TASK TO COMPLETE -> Your task is to repeat the listing exactly.

DATA PROVIDED ->
** start **

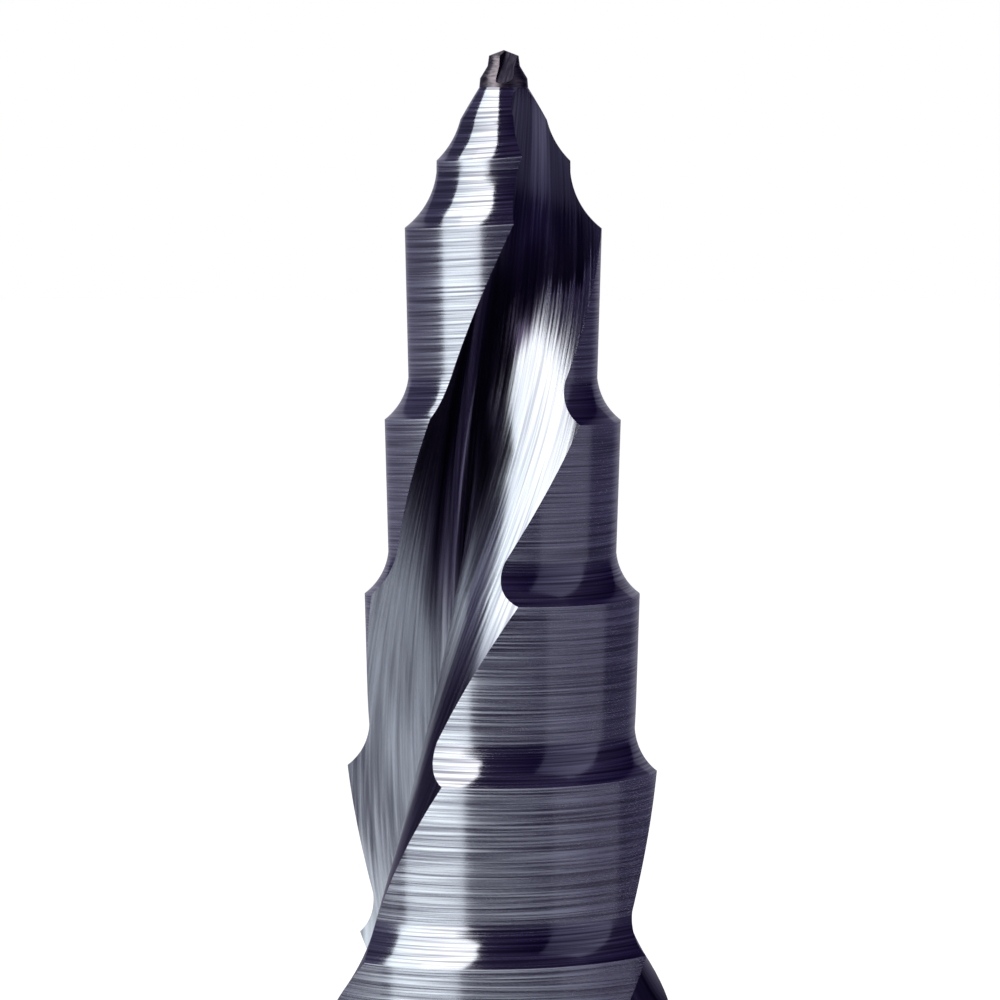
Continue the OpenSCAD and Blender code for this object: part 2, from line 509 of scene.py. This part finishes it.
# %% Look up a spot of a patch
patch_tree = []
for patch in patches:
    rows, points = patch["where"].shape[:2]
    quads = grid_faces(rows, points, 0)
    triangles = np.concatenate([quads[:, [0, 1, 2]], quads[:, [0, 2, 3]]])
    tree = BVHTree.FromPolygons(patch["where"].reshape(-1, 3).tolist(), triangles.tolist())
    patch_tree.append((tree, triangles))


def read_patch(number, point):
    """Normal and texture position of a patch at the spot nearest to a point."""
    tree, triangles = patch_tree[number]
    spot, _, index, _ = tree.find_nearest(point)
    patch, corners = patches[number], triangles[index]
    a, b, c = patch["where"].reshape(-1, 3)[corners]
    u, v, w = b - a, c - a, np.array(spot) - a
    uu, uv, vv, wu, wv = u @ u, u @ v, v @ v, w @ u, w @ v
    room = uu * vv - uv * uv
    share = np.array([0.0, vv * wu - uv * wv, uu * wv - uv * wu]) / (room if room > 1e-18 else 1.0)
    share[0] = 1 - share[1] - share[2]
    normal = share @ patch["normal"].reshape(-1, 3)[corners]
    return normal / max(np.linalg.norm(normal), 1e-9), share @ patch["texture"].reshape(-1, 2)[corners]


print("triangles to search:", sum(len(triangles) for _, triangles in patch_tree))

# %% Give every corner its exact normal and texture position
least_agreement = 0.2
source = np.zeros(len(drill_mesh.polygons), np.int32)
drill_mesh.attributes["patch"].data.foreach_get("value", source)
corner_vertex = np.zeros(len(drill_mesh.loops), np.int32)
drill_mesh.loops.foreach_get("vertex_index", corner_vertex)
spots = np.zeros(len(drill_mesh.vertices) * 3)
drill_mesh.vertices.foreach_get("co", spots)
spots = spots.reshape(-1, 3)
normals, texture, known = [], [], {}
for face in drill_mesh.polygons:
    number = int(source[face.index])
    for corner in face.loop_indices:
        vertex = int(corner_vertex[corner])
        if (number, vertex) not in known:
            known[number, vertex] = read_patch(number, spots[vertex])
        normal, place = known[number, vertex]
        if normal @ np.array(face.normal) < least_agreement:
            normal = np.array(face.normal)
        normals.append(normal)
        texture.append(place)
print("corners:", len(normals), "looked up:", len(known), "patches:", sorted(set(source.tolist())))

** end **

TASK SOLUTION ->
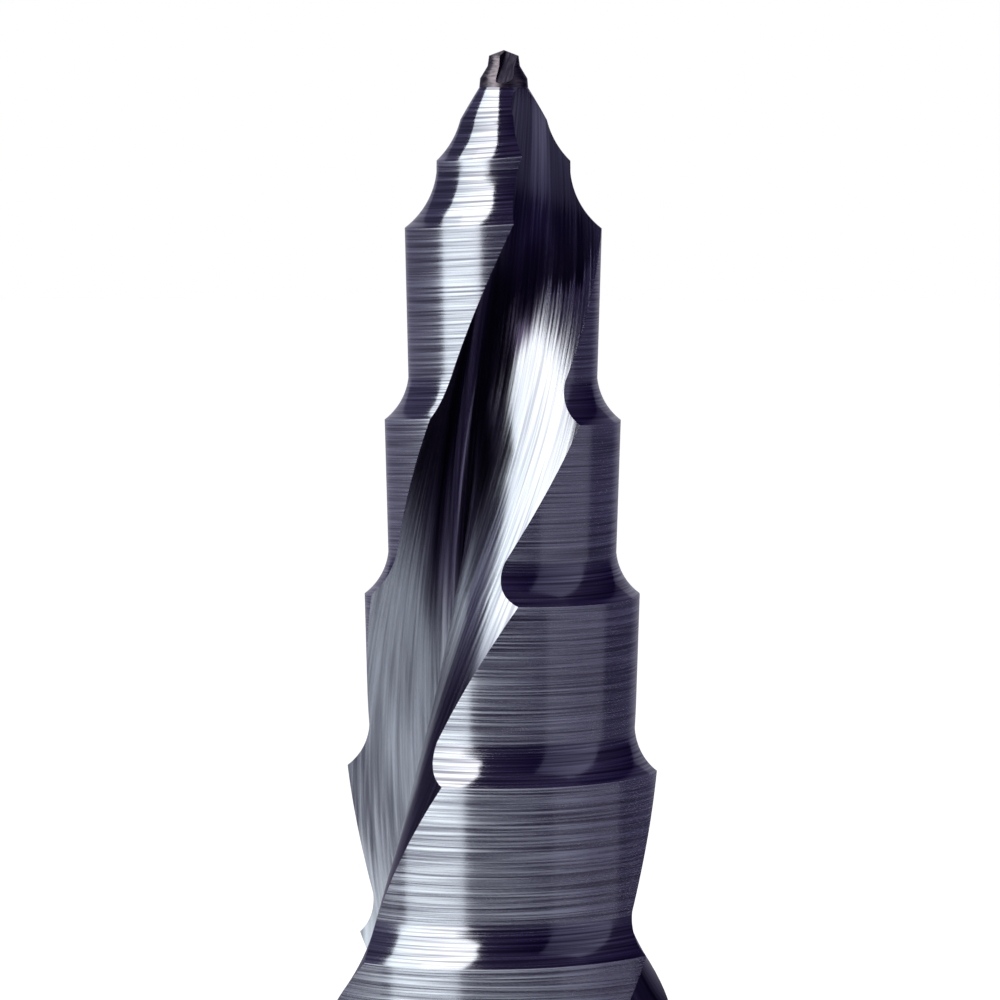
Continue the OpenSCAD and Blender code for this object: part 2, from line 509 of scene.py. This part finishes it.
# %% Look up a spot of a patch
patch_tree = []
for patch in patches:
    rows, points = patch["where"].shape[:2]
    quads = grid_faces(rows, points, 0)
    triangles = np.concatenate([quads[:, [0, 1, 2]], quads[:, [0, 2, 3]]])
    tree = BVHTree.FromPolygons(patch["where"].reshape(-1, 3).tolist(), triangles.tolist())
    patch_tree.append((tree, triangles))


def read_patch(number, point):
    """Normal and texture position of a patch at the spot nearest to a point."""
    tree, triangles = patch_tree[number]
    spot, _, index, _ = tree.find_nearest(point)
    patch, corners = patches[number], triangles[index]
    a, b, c = patch["where"].reshape(-1, 3)[corners]
    u, v, w = b - a, c - a, np.array(spot) - a
    uu, uv, vv, wu, wv = u @ u, u @ v, v @ v, w @ u, w @ v
    room = uu * vv - uv * uv
    share = np.array([0.0, vv * wu - uv * wv, uu * wv - uv * wu]) / (room if room > 1e-18 else 1.0)
    share[0] = 1 - share[1] - share[2]
    normal = share @ patch["normal"].reshape(-1, 3)[corners]
    return normal / max(np.linalg.norm(normal), 1e-9), share @ patch["texture"].reshape(-1, 2)[corners]


print("triangles to search:", sum(len(triangles) for _, triangles in patch_tree))

# %% Give every corner its exact normal and texture position
least_agreement = 0.2
source = np.zeros(len(drill_mesh.polygons), np.int32)
drill_mesh.attributes["patch"].data.foreach_get("value", source)
corner_vertex = np.zeros(len(drill_mesh.loops), np.int32)
drill_mesh.loops.foreach_get("vertex_index", corner_vertex)
spots = np.zeros(len(drill_mesh.vertices) * 3)
drill_mesh.vertices.foreach_get("co", spots)
spots = spots.reshape(-1, 3)
normals, texture, known = [], [], {}
for face in drill_mesh.polygons:
    number = int(source[face.index])
    for corner in face.loop_indices:
        vertex = int(corner_vertex[corner])
        if (number, vertex) not in known:
            known[number, vertex] = read_patch(number, spots[vertex])
        normal, place = known[number, vertex]
        if normal @ np.array(face.normal) < least_agreement:
            normal = np.array(face.normal)
        normals.append(normal)
        texture.append(place)
print("corners:", len(normals), "looked up:", len(known), "patches:", sorted(set(source.tolist())))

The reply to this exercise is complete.